Além disso, com a ajuda da Telesur, montou-se lá a TV Pública e, também, uma rede de rádios indígenas, que transmitem em idiomas originários, respeitando a composição étnica do Estado Plurinacional da Bolívia. Evo, hoje, governa um país que é o que mais cresce na América do Sul, que mais nacionalizou os recursos naturais, que erradicou o analfabetismo, com a sempre presente solidariedade de Cuba, e caminha com estabilidade para consultar o povo sobre mais um mandato à frente daquele que foi o país que mais golpes de estado registrou na história regional.

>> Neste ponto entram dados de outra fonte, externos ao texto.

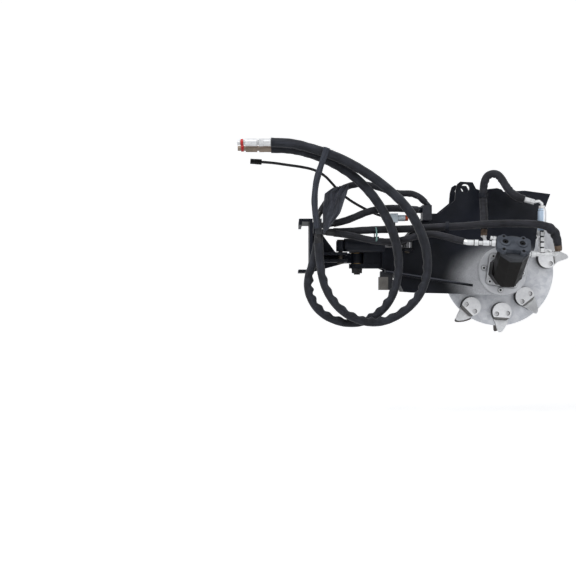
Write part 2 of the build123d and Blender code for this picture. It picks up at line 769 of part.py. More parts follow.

A Comunicação bolivariana na Venezuela derrotando os golpes
Na Venezuela, Maduro dá continuidade à linha definida pela Revolução Bolivariana iniciada por Hugo Chávez e, com repetido apoio popular no voto e nas ruas, expande um sistema público midiático que inclui jornais estatais de massa de distribuição gratuita, apoio à comunicação comunitária, fortalecimento das tvs públicas, criação da TV da PDVSA (estatal petroleira) e também a TV das Forças Armadas, consolidando a unidade cívico militar que tem sido a base de avanço e defesa das conquistas bolivarianas. Entre estas conquistas vale citar a erradicação do analfabetismo, a redução vigorosa da mortalidade infantil, como comprova a Unicef, a construção de 1,8 milhões de moradias populares entregues mobiliadas e equipadas (Venezuela tem população de apenas 30 milhões de habitantes), além de lançar seu terceiro satélite e impulsionar a integração da América Latina, solicitando, ademais, ingresso do país nos BRICS, Com a sistemática e cruel agressão midiática, monetária, econômica que a Venezuela vem sofrendo, somente com uma comunicação democrática, popular e transformadora é possível resistir a tantas adversidades, encorajando o povo a manter a sábia unidade cívico militar construída por Hugo Chávez.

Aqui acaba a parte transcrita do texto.